POJ - 1821 Fence 单调队列优化DP_fence 单调队列优化 poj-优快云博客

Fence

Time Limit: 1000MS		Memory Limit: 30000K
Total Submissions: 5933		Accepted: 1900

Description

A team of k (1 <= K <= 100) workers should paint a fence which contains N (1 <= N <= 16 000) planks numbered from 1 to N from left to right. Each worker i (1 <= i <= K) should sit in front of the plank Si and he may paint only a compact interval (this means that the planks from the interval should be consecutive).
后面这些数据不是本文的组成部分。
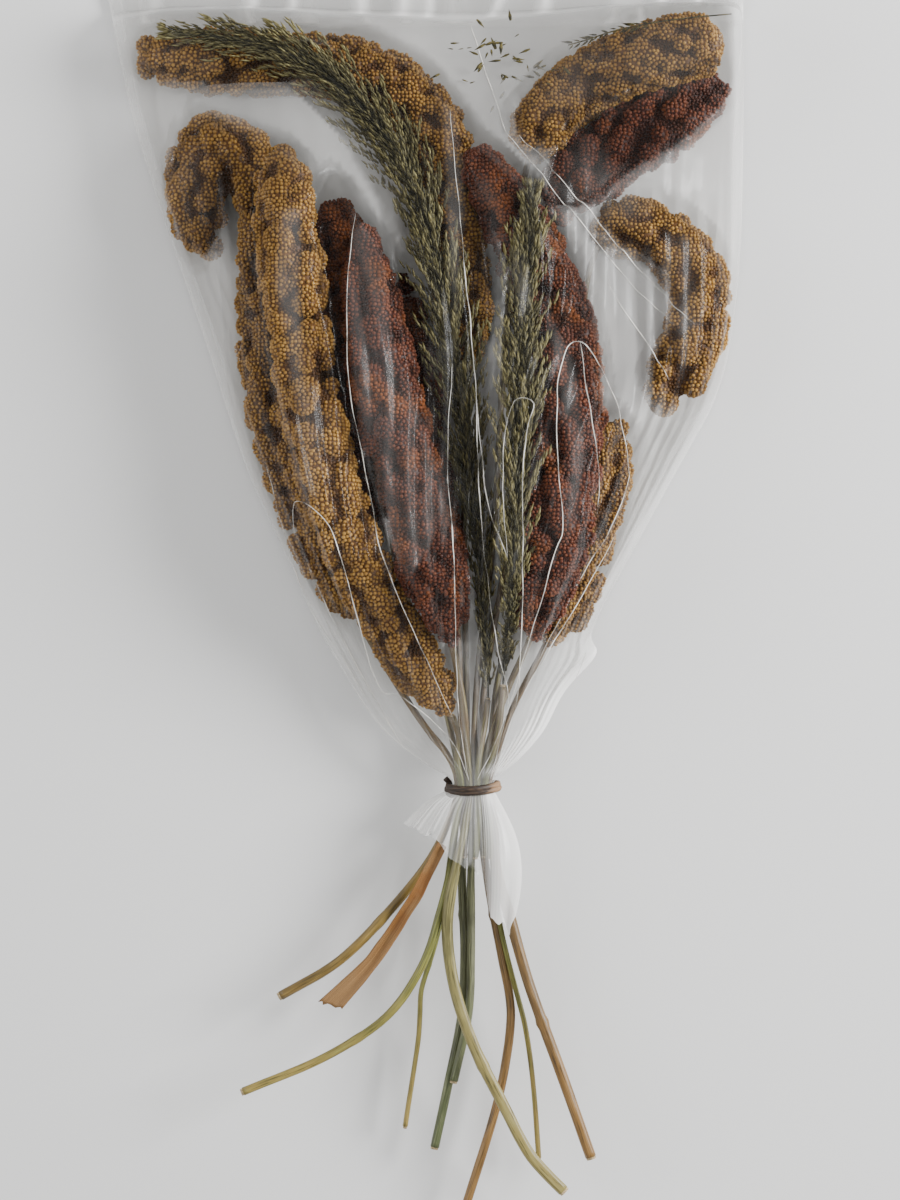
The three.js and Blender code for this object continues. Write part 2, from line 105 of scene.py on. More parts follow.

This interval should contain the Si plank. Also a worker should not paint more than Li planks and for each painted plank he should receive Pi $ (1 <= Pi <= 10 000). A plank should be painted by no more than one worker. All the numbers Si should be distinct.

Being the team's leader you want to determine for each worker the interval that he should paint, knowing that the total income should be maximal. The total income represents the sum of the workers personal income.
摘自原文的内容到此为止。